About 2 million homeowners who got a reprieve on their high mortgage rates five years ago through a loan modification process are about to be in for a shock as the loans hit the reset button.mortgage-rate

It’s not clear whether these homeowners will be able to handle to the higher payments, according to an analysis by mortgage research firm Black Knight Financial Services.

The company says that more than 40 percent of these people have homes that are currently underwater with the property owners owing more than the homes are worth, according to the data.

“Many people who faced financial crisis during the last five years are still digging themselves out of a hole,” said Al Ripley, director of the consumer and housing project at the North Carolina Justice Center, a Raleigh group that advocates for economic, political and social justice. “It places these people at risk of foreclosure, a situation that is only exacerbated by underwater mortgages.”

In addition, 18 percent of the borrowers with modified loans have 9 percent equity or less in their homes, the company found. Negative equity is “one of the primary drivers of mortgage defaults,” said Kostya Gradushy, Black Knight’s manager of loan data and analytics. “These resets may indeed pose an increased risk in the years ahead.”
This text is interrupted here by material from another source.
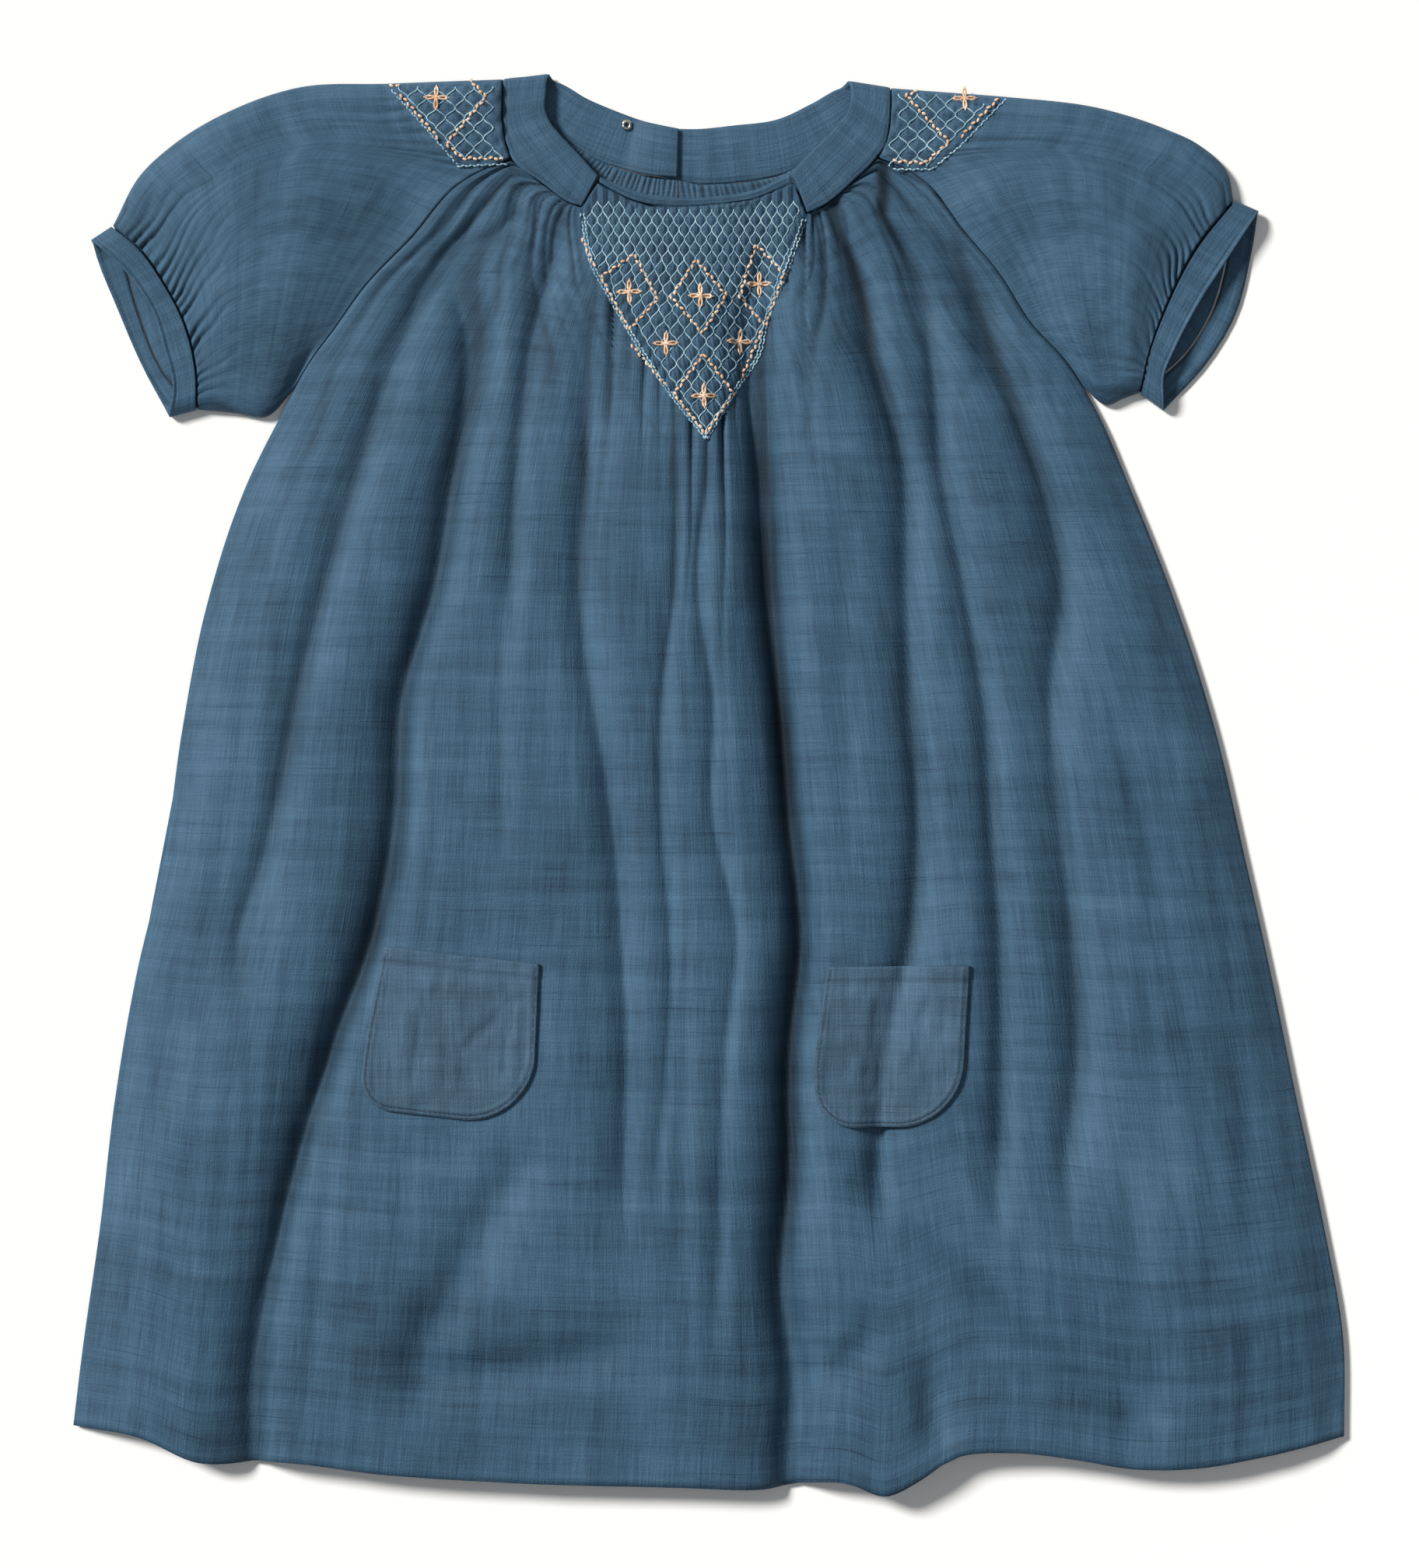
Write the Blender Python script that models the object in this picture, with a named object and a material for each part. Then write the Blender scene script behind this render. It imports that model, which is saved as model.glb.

CoreLogic estimates that 39,003 homes in the Charlotte-Gastonia-Concord area are underwater with an additional 18,683 properties having less than 5 percent equity.

Homeowners with little equity face few options. They can’t sell the home or refinance it once the higher rates take hold, which increases the chances of default.

“People with underwater mortgages have no incentive to stay in their homes,” said Ripley. “They’re more likely to walk away from the property.”

Many of the loans facing resetting rates – though not all 2 million – were modified through the Home Affordable Modification Program, or HAMP, which lowered some interest rates to as low as 2 percent but only for five years from the time of the modification.

After that period, the interest rate rises incrementally by 1 percent a year until it reaches the national average for a 30-year loan at the time of the modification.

The U.S. Treasury Department, which runs the program in conjunction with the U.S. Department of Housing and Urban Development, issued a report in January saying that nearly half of the 800,000 homeowners who applied for the loan modifications did so in 2009 and 2010, meaning that many of these loans are about to reset.

The increases will push up median monthly mortgage payments initially from $773 to $989, according to the Treasury report.

In Charlotte, more than 4,000 homeowners will be affected by the loan resets. Data from the Treasury Department shows that these homeowners will see an average monthly increase of $125 with a total median interest rate increase of 2.125 percent.

The federal government in 2009 had instituted the program under the assumption that in five years’ time the economic environment would have improved significantly.

Ripley believes that there are remedies to provide relief for homeowners facing resets. He thinks the federal government should change its policy and issue fixed-rate mortgages to those households who took advantage of the HAMP modifications. On the state level, Ripley thinks the General Assembly needs to re-examine North Carolina’s foreclosure process.

Louise Mack runs a housing counseling office in Kannapolis called Prosperity Unlimited. The agency, certified by the U.S. Housing and Urban Development office, has helped at least 15,000 struggling families over the last 10 years stay in their homes through a variety of programs, including HAMP. She says that, so far, neither she nor any of the counselors at the office have heard from consumers anxious about resetting rates.